Because of the slowly increasing trend and changes in 2017, we do not want to compare the average daily average during ACTRIAL against similar periods in previous years. Instead, we again apply our time series analysis approach and calculate a bimonthly average. Plotted across time, this average looks as follows:
We can again see the increasing trend across time, and how it changes in 2016. Secondly, we appear to have a bit of a decrease occurring in the early fall of recent years. Lastly, there is a distinct drop in July 2017, followed again by a slow increase.
Examining the stationarity and seasonality of the time series, we find that it is non-stationary, but that it is unclear whether it has a seasonal component. We will therefore examine various models with and without seasonal components in order to determine the best fit. First, we apply R's auto.arima
function and its best fit is an ARIMA(1,1,2)(1,0,0)[24] model. Iterating through other candidate models, we find that none perform as well and therefore chose to go with the auto-selected one. Using it to forecast the first two months of ACTRIAL results in the following graph:
We can see in the graph above that the forecast for the first two months of ACTRIAL is very closely to the true average.

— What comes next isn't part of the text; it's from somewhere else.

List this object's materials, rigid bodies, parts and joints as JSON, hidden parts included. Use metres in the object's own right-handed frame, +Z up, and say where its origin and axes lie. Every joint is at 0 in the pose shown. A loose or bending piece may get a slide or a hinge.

This indicates that ACTRIAL has not had an effect on the quality of articles that are flagged as "OK" by the draft quality model. In other words, it suggests that ACTRIAL's effect on quality is related to blatantly non-encyclopedic articles (spam, vandalism, etc), because we do not see the trial have an effect on general article quality.
In summary, we find that H20 is partially supported because there has been a decrease in our two indicators suggesting quality issues: proportion of permanently deleted creations, and proportion of creations flagged as "OK" by the draft quality model. At the same time, we do note that there is no effect of ACTRIAL on quality of article creations flagged as "OK" by the draft quality model.